Forget the sin, it is pretty amazing though 🙂
I think I almost choked on my own drool. I haven’t had hot cross buns in ages. I’m a sucker for anything with caramel and this looks amazing. Oh my gosh, I just looked at it again…this would not last in my house! I actually like when things have raisins in them now because then I don’t have to feel guilty for not sharing with my dog. She knows how to play me like a fool!
Oh Koda! Ted has decided he hates easter- all that tempting chocolate and none for him.
Gosh you make me laugh, don’t choke on your own drool 🙂
Holy moly!! That definitely deserves revisiting! How on earth have I never heard of this before? Amazing! Haha I would eat it all too 🙂
Hidden in the Seeking Victory archives. Definitely worth bringing out 🙂
Yum!!
No need to image anything – this looks delicious! Yuuuum! Happy Easter! Xx
Thank you, and to you too (albeit belated)

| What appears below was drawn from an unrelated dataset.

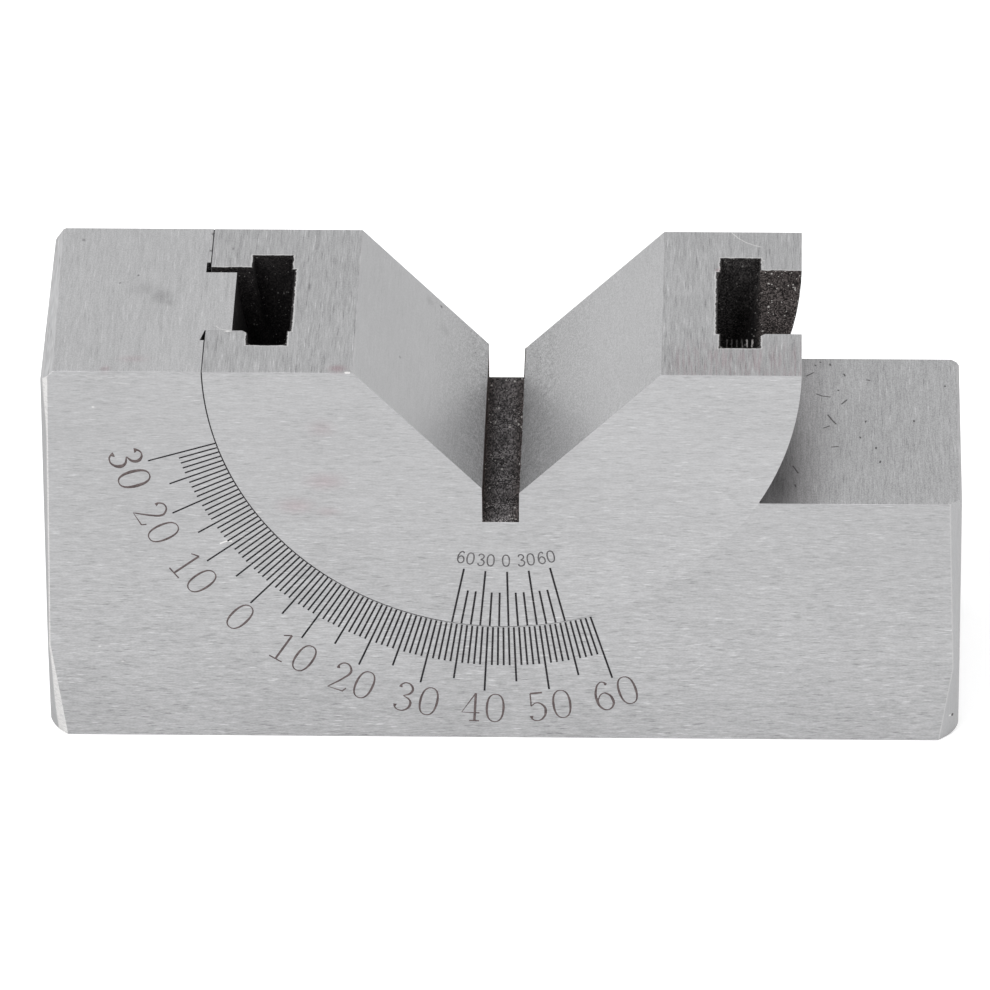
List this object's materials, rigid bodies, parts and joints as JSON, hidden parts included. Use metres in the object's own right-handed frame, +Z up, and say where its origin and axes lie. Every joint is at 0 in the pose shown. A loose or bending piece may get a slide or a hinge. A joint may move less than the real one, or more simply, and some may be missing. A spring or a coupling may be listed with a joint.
{
  "type": "adjustable angle v-block",
  "caption": "Ground steel angle V-block: a graduated base with a cylindrical seat holds a tilting V saddle, locked from below by a socket screw and a curved clamp shoe.",
  "frame": {"origin": "middle of the base's underside", "axes": "+X to the right, towards the low ledge; +Y to the back, along the swivel axis and the V; +Z up"},
  "size_m": [0.1, 0.032, 0.046],
  "materials": {
    "ground_steel": "ground",
    "clamp_steel": "black oxide"
  },
  "bodies": {
    "base": {"base_block": "ground_steel"},
    "saddle": {"v_saddle": "ground_steel"},
    "shoe": {"clamp_shoe": "clamp_steel"},
    "screw": {"clamp_screw": "clamp_steel"}
  },
  "joints": [
    {"name": "saddle_tilt", "type": "hinge", "parent": "base", "child": "saddle", "pos_m": [0, 0, 0.04665], "axis": [0, 1, 0], "range_deg": [-16, 74]},
    {"name": "screw_turn", "type": "hinge", "parent": "base", "child": "screw", "pos_m": [0, 0, 0.0065], "axis": [0, 0, -1], "range_deg": [0, 180]},
    {"name": "shoe_lift", "type": "slide", "parent": "base", "child": "shoe", "axis": [0, 0, 1], "range_m": [0, 0.0005]}
  ],
  "couplings": [
    {"joint": "screw_turn", "follows": "shoe_lift", "rad_per_m": 6283.2}
  ]
}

Oh my stars, this looks delightful. This would be something my mum and I would fight over. Maybe I should make it and not tell her…
Or just make two 😉
Oh my, that looks so delicious!! Yummy x
Thank you. It’s super yummy, hope you had a lovely Easter.
Oh my god, where was this recipe last week? Why was I not here on this page? Easter’s over but I can still make it, right? Right??
And here I am replying even later.
Of course you can still make it. Works with fruit loaf or brioche or anything you like (or leftover HCBs)
Oh wow, that looks delicious! And perfect for the rainy, cold easter we had!
Thank you, such a lovely winter dessert too. But very dangerous 🙂
This takes hot cross buns to a whole new level. That crunchy toffee coating looks divine. I wouldn’t share either if this came across my kitchen table.
Haha, I have stocked up on hot cross buns so i can make it again next time I have a day off 🙂
Hot Cross Buns on survived two days in our house. I’m not a huge fan but it seems around these parts I am the only one. 🙂
I always buy extra so I have enough for the pudding 🙂 it would be delicious with fruit loaf (or any kind of bread really) too.
Oh my god that looks amazing. I’m sad this year because we forgot to buy extra hot cross buns for freezing!
OH my gosh! This is all kinds of amazing!!!!